Le Sri Lanka s’apprête à tourner une nouvelle page de son histoire politique et économique. Après avoir remporté une large victoire aux élections législatives anticipées avec sa coalition de gauche, le nouveau président Anura Kumara Dissanayake a dévoilé lundi la composition de son gouvernement. Sans surprise, cet ancien marxiste converti à l’économie de marché s’octroie les portefeuilles cruciaux de la Défense et des Finances. Il entend ainsi avoir les coudées franches pour mener à bien son ambitieux programme de réformes destiné à redresser un pays exsangue.
Un pays en quête d’un nouveau souffle
Arrivé au pouvoir il y a deux mois, Anura Kumara Dissanayake, 55 ans, hérite d’un pays épuisé par la pire crise économique de son histoire. Le Sri Lanka sort tout juste d’une sévère cure d’austérité menée sous l’égide du Fonds Monétaire International. En échange d’une aide de 2,9 milliards de dollars, le précédent gouvernement avait dû se résoudre à des mesures impopulaires comme la hausse des taxes et la baisse des subventions.
Mais ce traitement de choc a laissé des traces. De nombreux Sri Lankais peinent encore à joindre les deux bouts. Beaucoup ont manifesté leur mécontentement dans les urnes en plébiscitant le programme de changement porté par la coalition de gauche d’Anura Kumara Dissanayake. Celui-ci s’est notamment engagé à réduire les taxes sur les produits de première nécessité et à éradiquer la corruption qui gangrène le pays.
Une majorité absolue au Parlement
Fort de son score sans appel aux législatives (deux tiers des 225 sièges), le nouveau président sait qu’il a les mains libres pour agir. Mais la tâche s’annonce ardue et semée d’embûches. Le Sri Lanka croule toujours sous une dette abyssale, ses réserves en devises restent au plus bas et la reprise économique est encore balbutiante.
Conscient des défis à relever, Anura Kumara Dissanayake a choisi un gouvernement resserré de 22 ministres, mené par une Première ministre auparavant chargée de l’intérim, Harini Amarasuriya. Sa ministre des Affaires étrangères intérimaire, Vijitha Herath, a été confirmée dans ses fonctions. Le président entend aussi renégocier certains volets du plan d’aide du FMI, jugé trop dur par de nombreux Sri Lankais.
Nous devons faire en sorte que cette majorité absolue ne nous corrompe pas. Le pouvoir qui nous a été donné doit être exercé avec responsabilité pour satisfaire les aspirations du peuple, opprimé économiquement et politiquement depuis trop longtemps.

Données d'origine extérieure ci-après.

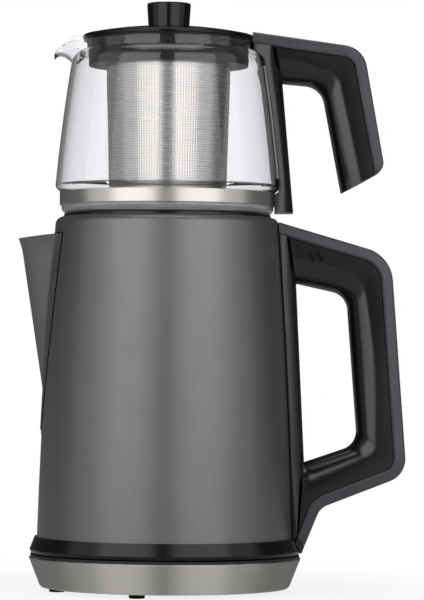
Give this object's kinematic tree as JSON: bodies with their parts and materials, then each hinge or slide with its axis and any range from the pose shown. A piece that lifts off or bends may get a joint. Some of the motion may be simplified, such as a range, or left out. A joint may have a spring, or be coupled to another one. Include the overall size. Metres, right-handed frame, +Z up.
{
  "type": "electric tea maker",
  "caption": "Cordless electric kettle on a round power base, with a glass teapot, steel infuser and lid stacked on the kettle.",
  "frame": {"origin": "on the table, under the middle of the whole appliance's outline; the axis of the base, kettle and teapot is 26.5 mm towards -X from it", "axes": "+Z up, +X towards the handles, both spouts towards -X, the camera's side is -Y"},
  "size_m": [0.2286, 0.16, 0.3464],
  "materials": {
    "rubber_pad": "matt black rubber",
    "base_plastic": "fine moulded texture",
    "trim_steel": "brushed round the ring, satin",
    "screw_steel": "zinc plated",
    "contact_brass": "plain",
    "gloss_black": "polished",
    "body_paint": "anthracite metallic lacquer, satin",
    "inner_steel": "satin stainless",
    "diffuser_aluminium": "plain rolled",
    "silicone": "translucent grey silicone",
    "handle_black": "fine moulded texture, satin",
    "handle_grey": "satin dark grey",
    "lens_plastic": "clear red",
    "polished_steel": "finely brushed bright stainless",
    "pot_glass": "clear borosilicate",
    "collar_plastic": "dark grey, satin",
    "clear_bond": "clear silicone"
  },
  "bodies": {
    "base": {"base_feet": "rubber_pad", "base_shell": "base_plastic", "base_wall": "base_plastic", "base_trim_ring": "trim_steel", "base_screws": "screw_steel", "base_top_plate": "base_plastic", "base_socket": "base_plastic", "socket_contacts": "contact_brass", "cord_bush": "rubber_pad"},
    "kettle_plug": {"kettle_connector": "base_plastic", "connector_blades": "contact_brass"},
    "kettle": {"kettle_skirt": "gloss_black", "kettle_bottom_cover": "base_plastic", "cover_screws": "screw_steel", "heating_plate": "inner_steel", "plate_seal": "silicone", "heat_diffuser": "diffuser_aluminium", "heating_element": "inner_steel", "element_terminals": "contact_brass", "control_unit": "base_plastic", "bimetal_discs": "contact_brass", "kettle_body": "body_paint", "kettle_spout": "body_paint", "spout_strainer_frame": "collar_plastic", "spout_strainer_mesh": "inner_steel", "kettle_handle_cover": "handle_grey", "handle_foot_clip": "handle_black", "kettle_handle_grip": "handle_black", "handle_gasket": "rubber_pad", "handle_brackets": "inner_steel", "handle_screws": "screw_steel", "rocker_pin": "screw_steel", "switch_block": "base_plastic", "indicator_lens": "lens_plastic"},
    "rocker": {"power_rocker": "handle_black"},
    "kettle_lid": {"kettle_lid": "gloss_black", "kettle_lid_seal": "silicone"},
    "teapot": {"teapot_foot": "pot_glass", "teapot_band": "polished_steel", "foot_seal": "silicone", "teapot_glass": "pot_glass", "teapot_handle_cover": "handle_grey", "teapot_handle_grip": "handle_black", "teapot_handle_bond": "clear_bond", "teapot_handle_bracket": "inner_steel", "teapot_handle_screw": "screw_steel"},
    "infuser": {"infuser_collar": "collar_plastic", "infuser_basket": "inner_steel", "basket_foot_ring": "inner_steel"},
    "pot_lid": {"lid_dome": "gloss_black", "lid_skirt_ring": "collar_plastic", "lid_knob": "gloss_black", "knob_screw": "screw_steel"}
  },
  "joints": [
    {"name": "kettle_lift", "type": "slide", "parent": "base", "child": "kettle_plug", "axis": [0, 0, 1], "range_m": [0, 0.06]},
    {"name": "kettle_swivel", "type": "hinge", "parent": "kettle_plug", "child": "kettle", "pos_m": [-0.0265, 0, 0.0226], "axis": [0, 0, 1], "continuous": true},
    {"name": "rocker_tilt", "type": "hinge", "parent": "kettle", "child": "rocker", "pos_m": [0.06544, 0, 0.20567], "axis": [0, 1, 0], "range_deg": [0, 8]},
    {"name": "kettle_lid_lift", "type": "slide", "parent": "kettle", "child": "kettle_lid", "axis": [0, 0, 1], "range_m": [0, 0.08]},
    {"name": "teapot_lift", "type": "slide", "parent": "kettle_lid", "child": "teapot", "axis": [0, 0, 1], "range_m": [0, 0.1]},
    {"name": "infuser_lift", "type": "slide", "parent": "teapot", "child": "infuser", "axis": [0, 0, 1], "range_m": [0, 0.11]},
    {"name": "pot_lid_lift", "type": "slide", "parent": "infuser", "child": "pot_lid", "axis": [0, 0, 1], "range_m": [0, 0.06]}
  ]
}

Anura Kumara Dissanayake, lors de la présentation de son gouvernement
Un marathonien converti à l’économie de marché
Pour mesurer l’ampleur de la tâche, il faut se rappeler d’où vient Anura Kumara Dissanayake. Ce marathonien au long cours affiche un parcours pour le moins singulier. Issu d’une famille modeste, il milite très jeune au sein du Janatha Vimukthi Peramuna (JVP), un parti marxiste révolutionnaire. Il passe plusieurs années dans la clandestinité pour échapper à la répression.
Mais après des études d’agriculture, il comprend que le dogmatisme n’est pas la solution. Il réoriente progressivement son parti vers le réformisme et l’économie de marché, sans pour autant renier ses idéaux de justice sociale. C’est cette synthèse entre pragmatisme économique et fibre sociale qui lui permet de séduire un électorat déçu par des années d’immobilisme et de mauvaise gouvernance.
Un programme de réformes ambitieux
Outre la baisse des taxes sur les produits essentiels et la lutte contre la corruption, le nouveau président a promis de grandes réformes pour redynamiser l’économie sri lankaise :
- Développer les énergies renouvelables pour réduire la dépendance aux importations de pétrole
- Soutenir l’agriculture et la pêche pour assurer la sécurité alimentaire du pays
- Moderniser les infrastructures de transport pour faciliter le commerce
- Miser sur l’économie numérique et les industries innovantes pour créer des emplois
- Améliorer l’accès à l’éducation et à la santé, surtout pour les plus vulnérables
Selon des sources proches de la présidence, le gouvernement finalisera son projet de budget 2025 dans les prochaines semaines. Ce texte crucial, qui sera présenté au Parlement dès ce jeudi, devrait donner une première indication sur les marges de manœuvre financières et les priorités du nouvel exécutif.
Beaucoup de Sri Lankais espèrent un assouplissement des conditions d’octroi de l’aide du FMI, jugée trop coercitive. Mais les économistes avertissent qu’un rééquilibrage trop brutal des finances publiques pourrait casser la timide reprise en cours. Le président Dissanayake va donc devoir jouer serré s’il veut réussir son pari d’un redressement à visage humain.